■ Exercise instructions: Go from the first line to the line with "the plant's front." and return those lines verbatim, ends included.

■ Source excerpt:
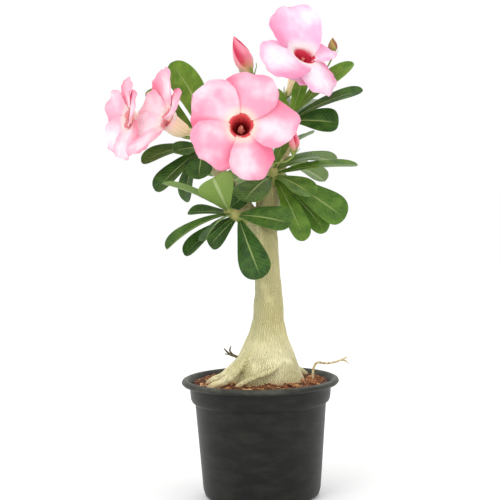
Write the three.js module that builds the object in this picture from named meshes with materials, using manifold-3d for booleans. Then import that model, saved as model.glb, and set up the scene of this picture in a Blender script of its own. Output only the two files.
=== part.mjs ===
// Potted desert rose (Adenium obesum): a swollen, forked trunk with surface roots, standing in a black
// nursery pot of coir mix, with rosettes of leaves at its branch tips and pink trumpet blooms.
//
// Millimetres, +Z up. The origin is the centre of the pot's flat base, and -Y is the plant's front.

import * as THREE from "three";
import { mergeVertices } from "three/addons/utils/BufferGeometryUtils.js";
import Module from "manifold-3d";

const wasm = await Module();
wasm.setup();

// ---------------------------------------------------------------- driving dimensions

const GAP = 0.3; // clearance between pieces that touch on the real plant

const POT = {
  height: 100,
  wall: 1.5,
  rimRadius: 66, // outside of the rolled lip
  mouthRadius: 60.5, // inside of the rolled lip
  collarRadius: 58.5, // outside of the upright band under the lip
  collarBottom: 81,
  bodyTopRadius: 55,
  bodyBottomRadius: 49.5,
  footRadius: 45,
  cornerHeight: 7,
  sides: 36,
};
const DRAIN = { count: 8, radius: 4, circle: 33 };

const SOIL = {
  edgeLevel: 97, // where the mix meets the pot's wall
  mound: 2.5, // how much higher it lies against the trunk
  moundRadius: 30,
  lumps: 0.8,
  sides: 24,
};

const LEAF_THICKNESS = 0.8;
const PETAL_THICKNESS = 0.8;
const CANE_SIDES = 8;

const COLOURS = {
  pot: new THREE.Color(0.03, 0.032, 0.033),
  soil: new THREE.Color(0.2, 0.09, 0.045),
  bark: new THREE.Color(0.56, 0.51, 0.34),
  leaf: new THREE.Color(0.07, 0.2, 0.045),
  petal: new THREE.Color(0.93, 0.42, 0.55),
  calyx: new THREE.Color(0.28, 0.4, 0.12),
  anther: new THREE.Color(0.85, 0.5, 0.4),
  twig: new THREE.Color(0.5, 0.45, 0.3),
};

// ---------------------------------------------------------------- solids

const vec = (p) => new THREE.Vector3(...p);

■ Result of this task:
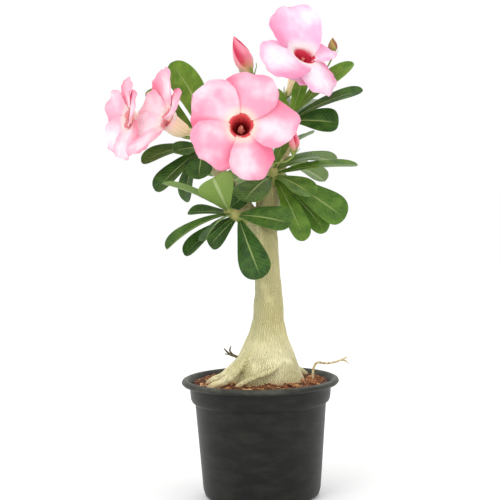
Write the three.js module that builds the object in this picture from named meshes with materials, using manifold-3d for booleans. Then import that model, saved as model.glb, and set up the scene of this picture in a Blender script of its own. Output only the two files.
=== part.mjs ===
// Potted desert rose (Adenium obesum): a swollen, forked trunk with surface roots, standing in a black
// nursery pot of coir mix, with rosettes of leaves at its branch tips and pink trumpet blooms.
//
// Millimetres, +Z up. The origin is the centre of the pot's flat base, and -Y is the plant's front.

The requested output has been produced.